Another contrarian angle: Newsom’s warning might actually accelerate the Abraham Accords-tied projects. The UAE has already expressed interest in blockchain partnerships with Israel. If Western capital becomes wary, Gulf oil money could fill the gap, creating a blokchain corridor between Tel Aviv and Abu Dhabi. This would sideline the US dollar-based payment systems and strengthen multi-currency stablecoin adoption in the Middle East.

Finally, the “apartheid” label could catalyze the Palestinian crypto scene. Historically, Palestinians have been underbanked and excluded from Israeli payment rails.
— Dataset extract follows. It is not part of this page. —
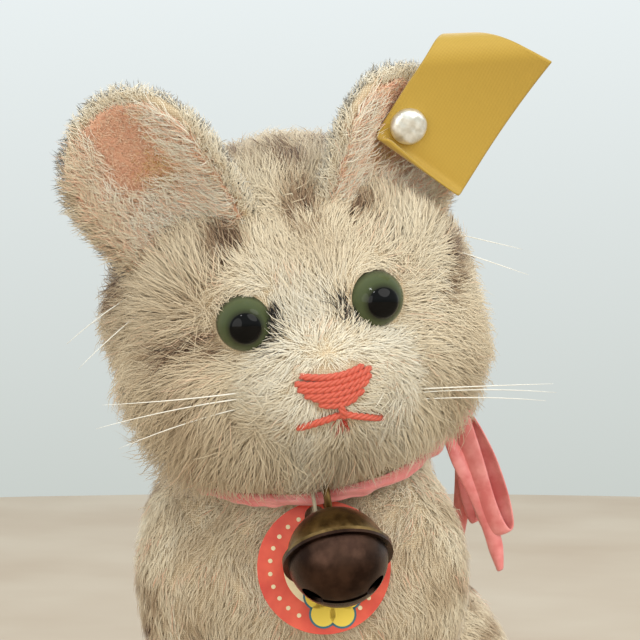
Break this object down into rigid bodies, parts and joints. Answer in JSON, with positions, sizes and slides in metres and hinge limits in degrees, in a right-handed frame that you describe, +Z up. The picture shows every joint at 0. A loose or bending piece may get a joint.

If the international community imposes sanctions on Israeli settlement businesses, it might inadvertently legitimize peer-to-peer crypto transfers for Palestinians—a population that already uses Bitcoin for remittances. That would be ironic: a delegitimization campaign that empowers the very people it claims to defend.

Takeaway: Watch the Next Five Signals

Newsom’s statement is not a price-moving event, but it is a structural shift in the risk premium attached to the Israeli crypto ecosystem. The chain will remember the next steps. Here’s what I’m monitoring over the next 30 days:

  1. ICC arrest warrants: If the International Criminal Court acts on Newsom’s framing, expect a sudden liquidity crunch in all Israel-linked digital assets.
  2. EU labeling: Any official EU statement calling settlement products “non-cooperative” will trigger automated sanctions screening by DeFi frontends.
  3. VC fund rebalancing: If two or more top-tier funds (like a16z or Paradigm) issue memos restricting Israeli exposure, the downstream effect on token prices will be immediate.
  4. USDC supply on Israeli exchanges: A sustained 20% drop in 7 days is the canary.
  5. On-chain vesting acceleration: Founders moving tokens before public announcements is the ultimate signal of insider fear.

Security is a feature, not an afterthought—and geopolitical security is the missing layer in most token valuations. Newsom just added a zero to the cost of ignoring it. The market may not react today, but the ledger is already recalibrating. Follow the gas, not the narrative. But this time, the narrative is gas.